The latest advance monthly retail sales report will be released on Wednesday morning by the U.S. Department of Commerce. Economists surveyed by Bloomberg estimate a 0.5% increase in retail sales for the month of February, an optimistic jump from the 0.2% dip from the previous month.
However, the upcoming report will not reflect the impact of the U.S. attacking Iran on Feb. 28, which spiked oil prices and sunk major stock indexes. “February is the eye of the hurricane,” said economist Andrew Zatlin of SouthBay Research. “We just got through one economic shock, the government shutdown, and now we’re in another one.”
Here are five things to look out for on Monday’s report.
1. Discretionary spending
While many consumers stayed home because of the harsh winter weather, February likely saw an increase in categories like e-commerce and some retail segments. Economists will also be tracking hobby-related industries like sporting goods, as well as electronics and online retailers to track discretionary spending. “Weather was really a non-issue because it was so poor in January that we’re going to have a snap back in the month of February,” said Stan Shipley, economist at Evercore ISI.

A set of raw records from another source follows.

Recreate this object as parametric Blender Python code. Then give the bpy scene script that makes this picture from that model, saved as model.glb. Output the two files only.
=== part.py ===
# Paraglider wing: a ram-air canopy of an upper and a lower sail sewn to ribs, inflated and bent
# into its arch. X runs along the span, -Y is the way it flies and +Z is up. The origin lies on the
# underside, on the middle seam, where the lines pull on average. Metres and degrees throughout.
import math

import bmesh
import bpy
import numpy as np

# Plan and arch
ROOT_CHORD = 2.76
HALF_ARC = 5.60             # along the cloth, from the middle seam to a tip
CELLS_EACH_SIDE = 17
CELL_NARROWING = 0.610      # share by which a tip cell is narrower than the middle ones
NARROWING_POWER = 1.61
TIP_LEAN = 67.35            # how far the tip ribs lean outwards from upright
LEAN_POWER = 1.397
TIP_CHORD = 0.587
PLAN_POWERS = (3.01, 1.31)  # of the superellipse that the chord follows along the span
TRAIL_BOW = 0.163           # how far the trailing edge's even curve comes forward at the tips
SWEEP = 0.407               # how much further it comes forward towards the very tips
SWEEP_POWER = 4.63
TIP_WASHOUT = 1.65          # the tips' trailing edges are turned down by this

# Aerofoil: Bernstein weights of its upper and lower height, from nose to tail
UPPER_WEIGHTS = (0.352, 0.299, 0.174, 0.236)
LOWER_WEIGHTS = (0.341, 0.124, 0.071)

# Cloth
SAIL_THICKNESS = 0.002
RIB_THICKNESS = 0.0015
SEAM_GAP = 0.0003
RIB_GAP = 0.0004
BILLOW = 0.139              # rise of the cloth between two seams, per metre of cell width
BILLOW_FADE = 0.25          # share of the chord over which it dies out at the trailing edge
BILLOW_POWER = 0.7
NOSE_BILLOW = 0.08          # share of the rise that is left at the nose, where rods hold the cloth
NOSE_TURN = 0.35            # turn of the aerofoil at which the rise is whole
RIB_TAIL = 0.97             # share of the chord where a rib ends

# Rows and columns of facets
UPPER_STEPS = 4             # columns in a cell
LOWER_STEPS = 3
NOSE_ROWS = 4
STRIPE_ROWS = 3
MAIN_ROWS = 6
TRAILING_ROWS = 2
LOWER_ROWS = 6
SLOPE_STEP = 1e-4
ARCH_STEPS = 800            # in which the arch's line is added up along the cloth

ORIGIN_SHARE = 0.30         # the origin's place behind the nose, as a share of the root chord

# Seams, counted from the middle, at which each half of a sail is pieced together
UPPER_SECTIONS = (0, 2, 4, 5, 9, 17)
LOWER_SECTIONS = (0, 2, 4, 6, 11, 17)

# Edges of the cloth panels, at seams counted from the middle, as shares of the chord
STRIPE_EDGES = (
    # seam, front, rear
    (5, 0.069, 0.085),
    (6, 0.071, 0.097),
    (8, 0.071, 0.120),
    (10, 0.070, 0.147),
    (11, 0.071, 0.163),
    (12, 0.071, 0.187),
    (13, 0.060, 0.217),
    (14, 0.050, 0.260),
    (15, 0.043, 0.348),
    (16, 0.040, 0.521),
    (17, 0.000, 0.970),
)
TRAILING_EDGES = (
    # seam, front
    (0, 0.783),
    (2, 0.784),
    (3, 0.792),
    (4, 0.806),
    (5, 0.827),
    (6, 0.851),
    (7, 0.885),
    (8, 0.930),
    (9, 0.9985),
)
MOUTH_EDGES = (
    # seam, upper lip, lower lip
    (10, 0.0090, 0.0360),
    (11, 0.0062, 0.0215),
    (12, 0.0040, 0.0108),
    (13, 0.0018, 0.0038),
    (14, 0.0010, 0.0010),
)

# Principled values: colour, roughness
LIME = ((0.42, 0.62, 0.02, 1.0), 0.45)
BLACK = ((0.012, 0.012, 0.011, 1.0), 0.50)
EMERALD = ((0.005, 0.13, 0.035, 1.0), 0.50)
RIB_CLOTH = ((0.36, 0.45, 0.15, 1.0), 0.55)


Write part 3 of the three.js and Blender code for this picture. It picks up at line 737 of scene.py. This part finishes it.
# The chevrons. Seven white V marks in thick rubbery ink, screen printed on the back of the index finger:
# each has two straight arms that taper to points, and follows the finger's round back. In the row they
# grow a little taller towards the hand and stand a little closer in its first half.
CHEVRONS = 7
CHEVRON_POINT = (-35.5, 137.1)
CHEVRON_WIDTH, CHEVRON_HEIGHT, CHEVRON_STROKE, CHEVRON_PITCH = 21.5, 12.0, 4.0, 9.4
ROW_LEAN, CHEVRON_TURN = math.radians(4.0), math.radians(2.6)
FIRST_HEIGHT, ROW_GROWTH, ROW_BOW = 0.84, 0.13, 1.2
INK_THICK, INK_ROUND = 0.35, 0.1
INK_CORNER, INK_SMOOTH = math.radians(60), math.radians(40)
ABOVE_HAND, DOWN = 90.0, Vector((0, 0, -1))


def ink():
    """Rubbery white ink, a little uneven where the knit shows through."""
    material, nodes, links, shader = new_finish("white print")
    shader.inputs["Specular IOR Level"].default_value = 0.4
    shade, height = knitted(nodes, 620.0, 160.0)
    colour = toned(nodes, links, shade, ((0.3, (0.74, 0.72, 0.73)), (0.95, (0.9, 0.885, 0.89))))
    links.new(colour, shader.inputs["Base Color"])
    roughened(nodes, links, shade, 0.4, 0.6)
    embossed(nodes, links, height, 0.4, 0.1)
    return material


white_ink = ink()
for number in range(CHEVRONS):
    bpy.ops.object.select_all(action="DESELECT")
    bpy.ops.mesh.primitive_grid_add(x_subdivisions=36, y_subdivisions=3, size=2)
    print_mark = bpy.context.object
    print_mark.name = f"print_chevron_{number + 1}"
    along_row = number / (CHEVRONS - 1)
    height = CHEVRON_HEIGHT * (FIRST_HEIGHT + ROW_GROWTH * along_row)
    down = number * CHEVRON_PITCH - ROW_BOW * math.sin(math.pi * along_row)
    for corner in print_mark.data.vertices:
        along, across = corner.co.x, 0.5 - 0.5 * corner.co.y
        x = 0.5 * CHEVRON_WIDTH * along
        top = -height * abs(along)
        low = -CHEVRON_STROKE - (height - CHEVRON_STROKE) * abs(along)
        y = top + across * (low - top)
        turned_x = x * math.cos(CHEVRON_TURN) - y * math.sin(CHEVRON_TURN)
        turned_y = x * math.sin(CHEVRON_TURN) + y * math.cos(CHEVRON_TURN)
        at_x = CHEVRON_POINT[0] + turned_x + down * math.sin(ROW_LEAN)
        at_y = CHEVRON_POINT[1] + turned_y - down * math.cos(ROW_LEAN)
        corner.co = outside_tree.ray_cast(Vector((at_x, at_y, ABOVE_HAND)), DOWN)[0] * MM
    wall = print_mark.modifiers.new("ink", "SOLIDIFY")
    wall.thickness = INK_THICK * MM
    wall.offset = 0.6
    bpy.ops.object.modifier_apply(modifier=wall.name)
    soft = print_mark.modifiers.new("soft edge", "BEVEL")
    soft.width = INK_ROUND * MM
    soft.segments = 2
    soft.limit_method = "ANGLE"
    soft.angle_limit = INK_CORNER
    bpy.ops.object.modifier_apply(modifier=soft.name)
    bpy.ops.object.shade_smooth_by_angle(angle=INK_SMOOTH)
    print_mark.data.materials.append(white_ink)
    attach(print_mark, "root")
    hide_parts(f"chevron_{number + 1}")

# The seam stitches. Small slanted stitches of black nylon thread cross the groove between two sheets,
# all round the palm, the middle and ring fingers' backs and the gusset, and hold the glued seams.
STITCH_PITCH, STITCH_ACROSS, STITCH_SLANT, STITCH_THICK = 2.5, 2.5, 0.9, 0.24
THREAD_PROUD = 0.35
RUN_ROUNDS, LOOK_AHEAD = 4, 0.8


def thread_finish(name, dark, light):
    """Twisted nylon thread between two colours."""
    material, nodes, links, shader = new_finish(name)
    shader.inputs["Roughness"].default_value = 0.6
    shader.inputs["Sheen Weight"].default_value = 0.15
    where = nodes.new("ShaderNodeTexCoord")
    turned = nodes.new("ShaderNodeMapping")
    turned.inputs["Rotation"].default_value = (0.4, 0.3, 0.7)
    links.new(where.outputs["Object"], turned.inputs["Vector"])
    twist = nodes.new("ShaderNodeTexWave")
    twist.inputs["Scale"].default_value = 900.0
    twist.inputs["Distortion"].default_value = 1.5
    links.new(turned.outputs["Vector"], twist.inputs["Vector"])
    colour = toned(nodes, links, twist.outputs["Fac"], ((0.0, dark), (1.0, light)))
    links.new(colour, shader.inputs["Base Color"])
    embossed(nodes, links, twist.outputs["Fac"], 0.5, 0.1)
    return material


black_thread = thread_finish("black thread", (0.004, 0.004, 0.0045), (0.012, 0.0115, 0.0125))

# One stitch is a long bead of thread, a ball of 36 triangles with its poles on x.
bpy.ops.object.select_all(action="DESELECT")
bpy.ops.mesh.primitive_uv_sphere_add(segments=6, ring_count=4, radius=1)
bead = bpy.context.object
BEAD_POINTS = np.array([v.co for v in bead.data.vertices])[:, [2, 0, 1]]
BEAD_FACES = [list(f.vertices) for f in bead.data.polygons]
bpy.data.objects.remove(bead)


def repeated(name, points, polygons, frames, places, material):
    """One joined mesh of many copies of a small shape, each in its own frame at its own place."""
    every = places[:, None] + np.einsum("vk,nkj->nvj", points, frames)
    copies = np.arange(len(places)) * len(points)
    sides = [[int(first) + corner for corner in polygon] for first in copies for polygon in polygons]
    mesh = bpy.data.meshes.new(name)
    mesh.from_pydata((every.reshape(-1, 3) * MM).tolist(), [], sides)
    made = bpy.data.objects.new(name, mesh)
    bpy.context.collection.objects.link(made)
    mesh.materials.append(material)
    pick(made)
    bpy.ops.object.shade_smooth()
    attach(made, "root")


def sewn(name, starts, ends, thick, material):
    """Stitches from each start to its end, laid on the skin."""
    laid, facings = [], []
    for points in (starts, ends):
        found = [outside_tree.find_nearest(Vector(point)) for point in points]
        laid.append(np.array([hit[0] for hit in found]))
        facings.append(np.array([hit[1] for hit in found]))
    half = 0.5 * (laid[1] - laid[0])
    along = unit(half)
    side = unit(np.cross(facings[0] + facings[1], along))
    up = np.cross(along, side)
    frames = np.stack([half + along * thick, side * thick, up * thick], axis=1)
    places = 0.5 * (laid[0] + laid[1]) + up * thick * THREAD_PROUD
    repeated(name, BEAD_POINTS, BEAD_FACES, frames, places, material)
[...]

2. Home and auto spending will stay low
Some sectors, like clothing, are more likely to show recovery from delayed purchases. Others have likely not improved over one month. Motor vehicles and parts sales fell 0.9% in January, largely due to cold weather and may continue to remain constrained as lower-income consumers struggle with high prices and interest rates. Home related spending, like construction and furniture, are still under pressure as 30-year fixed mortgage rates hover over 6%, a significant increase from the lows around 3% during the COVID-19 Pandemic.
3. Tax refunds and wage gains
Tax refunds likely boosted confidence, and many states implemented wage hikes at the start of the year, boosting income especially for hourly workers. For many, those income gains only began to show up in paychecks by mid- to late January, making February the first full month of impact. Tax refunds on average are 10.9% higher than in 2025, according to the latest IRS filing data, largely based on tax cuts from President Donald Trump’s “One Big Beautiful Bill Act.”
“People are seeing more money in their pockets,” Zatlin said. “Not huge, but Americans will spend what they have.”
4. Uneven Recovery
Consumer spending contributes to 70% of the economy. In February, Americans earning $275,000 or more accounted for nearly 50% of all consumer spending, while lower- and middle income spending remained flat. Spending patterns continue to reflect a “K-shaped” economy. Higher-income households are driving much of the growth, supported by stock market gains before the War in Iran started. Lower-income consumers are more constrained and less likely to take advantage of stock market gains.
5. Consumer Confidence
Consumers spend based on what they earn, but also on what they expect to earn. Zatlin said a stronger-than-expected reading, particularly above the 0.5% consensus, could indicate that households are willing to spend beyond current income, signaling optimism about future economic conditions.
A weaker number below 0.5% may suggest continued caution. Consumer confidence rose to 56.6% in February, which is higher than in November and December of the previous year, according to the University of Michigan. However, confidence fell in March shortly after the war started, meaning February’s numbers may say less about where the economy is going than where it briefly was.